Allen reported to Vikings camp on June 6. It was no big deal, really. He made his introductions, did a little on-field stretching, created a small stir by telling reporters that he expected the team to go to the Super Bowl. No teammates asked about his DUIs, and he didn't explain. "Everybody here has a story or has gone through something in life," he says. "I have nothing to prove."

Amazingly, Allen can instantly tell if a younger player is headed for trouble just by crossing his path. But he's not about to play team counselor. In his mind, his job is to stay out of trouble, keep bringing down QBs, make the Pro Bowl again—end of story. Because as much as he's been through, the lure of the drinking scene is more powerful than any warnings he could offer. And though he's changed, the mentality inside locker rooms probably never will. "I don't discourage drinking," he says. "You can go out and have fun.
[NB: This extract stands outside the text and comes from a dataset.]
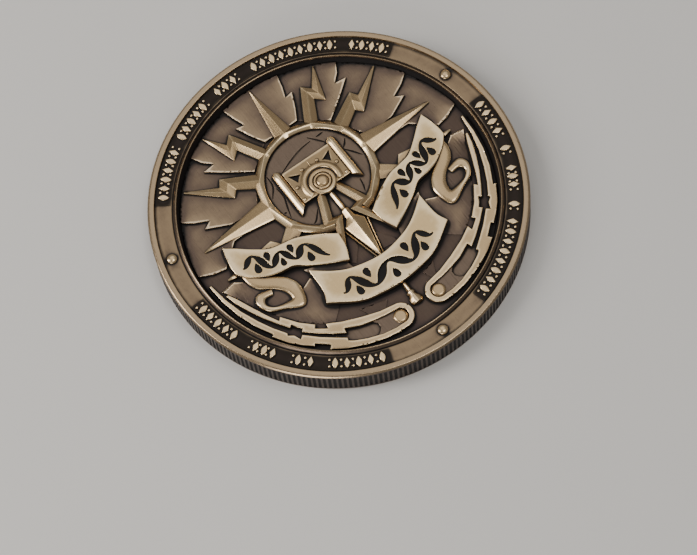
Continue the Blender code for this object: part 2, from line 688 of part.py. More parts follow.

You just can't get caught up in that life."

But Allen is at least showing how to maintain the edge without booze. When he traveled through New Zealand in February with his girlfriend, he jumped off cliffs and raced down rivers in a raft. At the Pro Bowl, he dropped into the Pacific Ocean in a 6' x4' cage to marvel at sharks up close and personal. And at a wedding reception in Vegas last year, guests watched Grigsby and Allen engage in an over-the-top dance competition. They tossed the groom around in a long tablecloth and swayed and swiveled on tabletops. Most people in the room probably thought Allen was drunk, but he was just being the same fun-loving guy he's always been.

"In a world where everybody parties," Allen says, "I'm just the sober guy now."